• **WRITTEN TASK**: Look through the data below and report how many lines include "axes". Only the number should be given.

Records
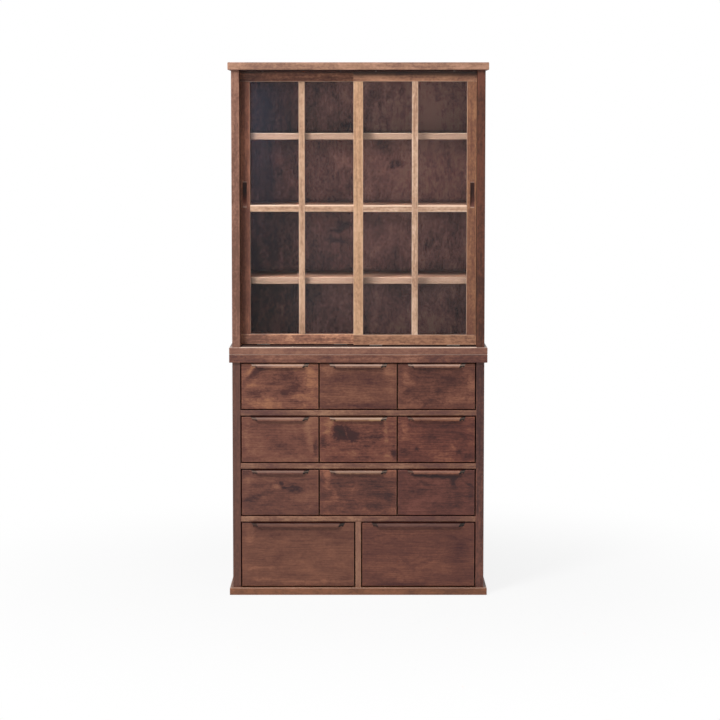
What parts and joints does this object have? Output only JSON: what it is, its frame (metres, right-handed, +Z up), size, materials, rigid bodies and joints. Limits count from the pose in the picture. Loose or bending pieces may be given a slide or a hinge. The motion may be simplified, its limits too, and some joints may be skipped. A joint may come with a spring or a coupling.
{
  "type": "apothecary chest",
  "caption": "Tall wooden storage piece: a chest of drawers with lip pulls below, and a shelved cabinet with sliding glazed lattice doors above.",
  "frame": {"origin": "on the floor under the middle of the whole piece", "axes": "+X to the right, -Y to the front where the drawers and doors are, +Z up"},
  "size_m": [0.8, 0.39, 1.65],
  "materials": {
    "case_wood": "walnut-stained alder, satin lacquer",
    "front_wood": "walnut-stained alder, satin lacquer",
    "lattice_wood": "lightly stained alder, satin lacquer",
    "box_wood": "plain hardwood, clear sealed",
    "back_panel": "stained veneered panel, satin lacquer",
    "glass": "clear float glass",
    "nylon": "natural nylon",
    "pin_steel": "plain steel pins"
  },
  "bodies": {
    "case": {"plinth_board": "case_wood", "chest_side_left": "case_wood", "chest_side_right": "case_wood", "chest_top": "case_wood", "chest_back": "back_panel", "rail_upper": "case_wood", "rail_middle": "case_wood", "rail_lower": "case_wood", "dust_boards": "box_wood", "row_dividers": "box_wood", "base_post": "case_wood", "drawer_runners": "box_wood", "drawer_guides": "box_wood", "case_dowels": "box_wood", "stacking_dowels": "box_wood", "cabinet_base": "case_wood", "cabinet_side_left": "case_wood", "cabinet_side_right": "case_wood", "cabinet_top": "case_wood", "cabinet_back": "back_panel", "shelf_low": "lattice_wood", "shelf_middle": "lattice_wood", "shelf_high": "lattice_wood", "shelf_pins": "pin_steel", "bottom_fillets": "lattice_wood", "top_fillets": "lattice_wood"},
    "left_door": {"left_door_rails": "lattice_wood", "left_door_outer_stile": "lattice_wood", "left_door_centre_stile": "lattice_wood", "left_door_bars": "lattice_wood", "left_door_glass": "glass", "left_door_glides": "nylon"},
    "right_door": {"right_door_rails": "lattice_wood", "right_door_outer_stile": "lattice_wood", "right_door_centre_stile": "lattice_wood", "right_door_bars": "lattice_wood", "right_door_glass": "glass", "right_door_glides": "nylon"},
    "drawer_top_left": {"front_top_left": "front_wood", "box_top_left": "box_wood"},
    "drawer_top_centre": {"front_top_centre": "front_wood", "box_top_centre": "box_wood"},
    "drawer_top_right": {"front_top_right": "front_wood", "box_top_right": "box_wood"},
    "drawer_middle_left": {"front_middle_left": "front_wood", "box_middle_left": "box_wood"},
    "drawer_middle_centre": {"front_middle_centre": "front_wood", "box_middle_centre": "box_wood"},
    "drawer_middle_right": {"front_middle_right": "front_wood", "box_middle_right": "box_wood"},
    "drawer_bottom_left": {"front_bottom_left": "front_wood", "box_bottom_left": "box_wood"},
    "drawer_bottom_centre": {"front_bottom_centre": "front_wood", "box_bottom_centre": "box_wood"},
    "drawer_bottom_right": {"front_bottom_right": "front_wood", "box_bottom_right": "box_wood"},
    "drawer_base_left": {"front_base_left": "front_wood", "box_base_left": "box_wood"},
    "drawer_base_right": {"front_base_right": "front_wood", "box_base_right": "box_wood"}
  },
  "joints": [
    {"name": "left_door_slide", "type": "slide", "parent": "case", "child": "left_door", "axis": [1, 0, 0], "range_m": [0, 0.348]},
    {"name": "right_door_slide", "type": "slide", "parent": "case", "child": "right_door", "axis": [-1, 0, 0], "range_m": [0, 0.348]},
    {"name": "drawer_top_left_slide", "type": "slide", "parent": "case", "child": "drawer_top_left", "axis": [0, -1, 0], "range_m": [0, 0.28]},
    {"name": "drawer_top_centre_slide", "type": "slide", "parent": "case", "child": "drawer_top_centre", "axis": [0, -1, 0], "range_m": [0, 0.28]},
    {"name": "drawer_top_right_slide", "type": "slide", "parent": "case", "child": "drawer_top_right", "axis": [0, -1, 0], "range_m": [0, 0.28]},
    {"name": "drawer_middle_left_slide", "type": "slide", "parent": "case", "child": "drawer_middle_left", "axis": [0, -1, 0], "range_m": [0, 0.28]},
    {"name": "drawer_middle_centre_slide", "type": "slide", "parent": "case", "child": "drawer_middle_centre", "axis": [0, -1, 0], "range_m": [0, 0.28]},
    {"name": "drawer_middle_right_slide", "type": "slide", "parent": "case", "child": "drawer_middle_right", "axis": [0, -1, 0], "range_m": [0, 0.28]},
    {"name": "drawer_bottom_left_slide", "type": "slide", "parent": "case", "child": "drawer_bottom_left", "axis": [0, -1, 0], "range_m": [0, 0.28]},
    {"name": "drawer_bottom_centre_slide", "type": "slide", "parent": "case", "child": "drawer_bottom_centre", "axis": [0, -1, 0], "range_m": [0, 0.28]},
    {"name": "drawer_bottom_right_slide", "type": "slide", "parent": "case", "child": "drawer_bottom_right", "axis": [0, -1, 0], "range_m": [0, 0.28]},
    {"name": "drawer_base_left_slide", "type": "slide", "parent": "case", "child": "drawer_base_left", "axis": [0, -1, 0], "range_m": [0, 0.28]},
    {"name": "drawer_base_right_slide", "type": "slide", "parent": "case", "child": "drawer_base_right", "axis": [0, -1, 0], "range_m": [0, 0.28]}
  ]
}
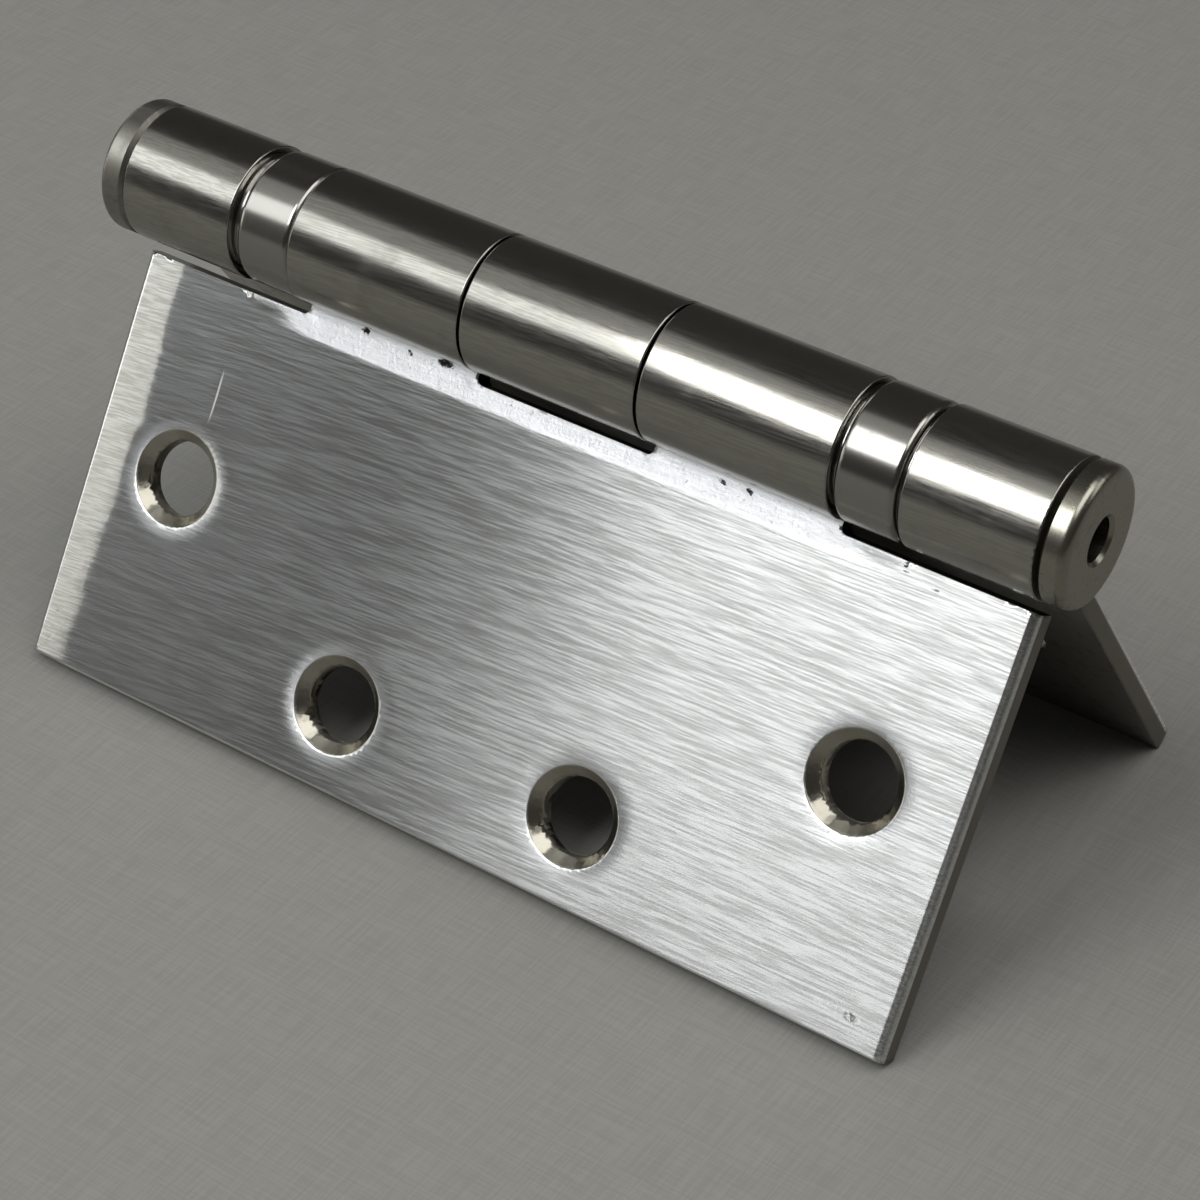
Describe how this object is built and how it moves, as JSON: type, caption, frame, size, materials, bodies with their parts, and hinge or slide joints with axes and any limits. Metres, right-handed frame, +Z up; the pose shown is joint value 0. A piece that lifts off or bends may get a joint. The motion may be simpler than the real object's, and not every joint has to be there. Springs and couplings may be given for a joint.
{
  "type": "full mortise hinge",
  "caption": "Full mortise butt hinge in brushed stainless steel, with ball-bearing knuckles, a removable button-head pin and countersunk screw holes, standing half open as a tent",
  "frame": {"origin": "on the floor under the middle of the hinge, at the bottom centre of the bounding box", "axes": "+X runs along the pin from its button head to the bottom tip, +Z is up from the floor to the knuckles and +Y is from the front leaf to the back leaf"},
  "size_m": [0.121, 0.0618, 0.0572],
  "materials": {
    "leaf_steel": "satin brushed, lines parallel to the pin",
    "pin_steel": "satin turned",
    "ring_steel": "fine turned, bright chamfers",
    "bearing_steel": "ground bearing steel",
    "cage_brass": "stamped brass"
  },
  "bodies": {
    "back_side": {"leaf_back": "leaf_steel", "hinge_pin": "pin_steel", "bottom_tip": "pin_steel", "bearing_1_upper_race": "bearing_steel", "bearing_2_ring": "ring_steel", "bearing_2_lower_race": "bearing_steel"},
    "front_side": {"leaf_front": "leaf_steel", "bearing_1_ring": "ring_steel", "bearing_1_lower_race": "bearing_steel", "bearing_2_upper_race": "bearing_steel"},
    "bearing_1_rollers": {"bearing_1_cage": "cage_brass", "bearing_1_balls": "bearing_steel"},
    "bearing_2_rollers": {"bearing_2_cage": "cage_brass", "bearing_2_balls": "bearing_steel"}
  },
  "joints": [
    {"name": "leaf_swing", "type": "hinge", "parent": "back_side", "child": "front_side", "pos_m": [0, 0, 0.04953], "axis": [1, 0, 0], "range_deg": [-293.6, 24]},
    {"name": "bearing_1_turn", "type": "hinge", "parent": "back_side", "child": "bearing_1_rollers", "pos_m": [-0.03815, 0, 0.04953], "axis": [1, 0, 0], "range_deg": [-146.8, 12]},
    {"name": "bearing_2_turn", "type": "hinge", "parent": "back_side", "child": "bearing_2_rollers", "pos_m": [0.03815, 0, 0.04953], "axis": [1, 0, 0], "range_deg": [-146.8, 12]}
  ],
  "couplings": [
    {"joint": "bearing_1_turn", "follows": "leaf_swing", "ratio": 0.5},
    {"joint": "bearing_2_turn", "follows": "leaf_swing", "ratio": 0.5}
  ]
}
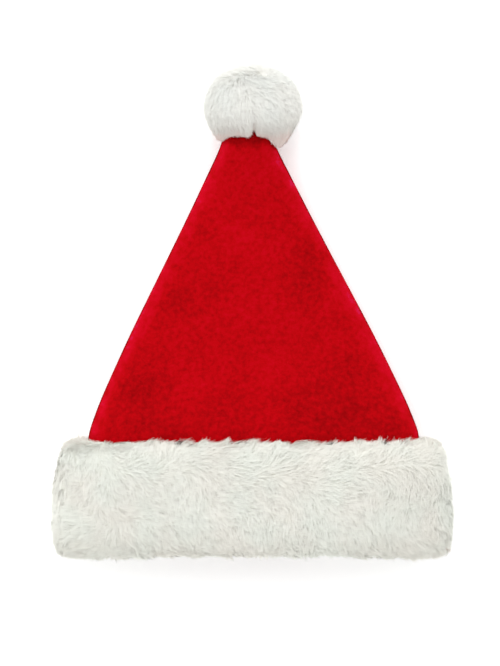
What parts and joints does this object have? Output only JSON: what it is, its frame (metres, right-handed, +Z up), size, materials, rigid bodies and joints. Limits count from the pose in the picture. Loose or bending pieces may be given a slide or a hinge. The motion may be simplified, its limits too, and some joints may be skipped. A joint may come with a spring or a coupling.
{
  "type": "santa hat",
  "caption": "Plush santa hat lying flat on its back: hollow red cloth cone of two panels, deep white fur brim round an open mouth, white fur pompom at the tip",
  "frame": {"origin": "on the surface that the hat lies on, under the middle of its outline", "axes": "+X across the hat to the right of the picture, +Y from the mouth to the pompom, +Z up from the surface, towards the camera"},
  "size_m": [0.3418, 0.4163, 0.0862],
  "materials": {
    "red_plush": "short red velour pile on a knitted back, soft and matt",
    "brim_fur": "long off-white faux fur, swept to one side in soft locks",
    "pompom_fur": "long white faux fur, combed from the top towards the hat"
  },
  "bodies": {
    "root": {"crown_front": "red_plush", "crown_back": "red_plush", "fur_brim": "brim_fur", "pompom": "pompom_fur"}
  },
  "joints": []
}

• **WRITTEN REPLY**: 4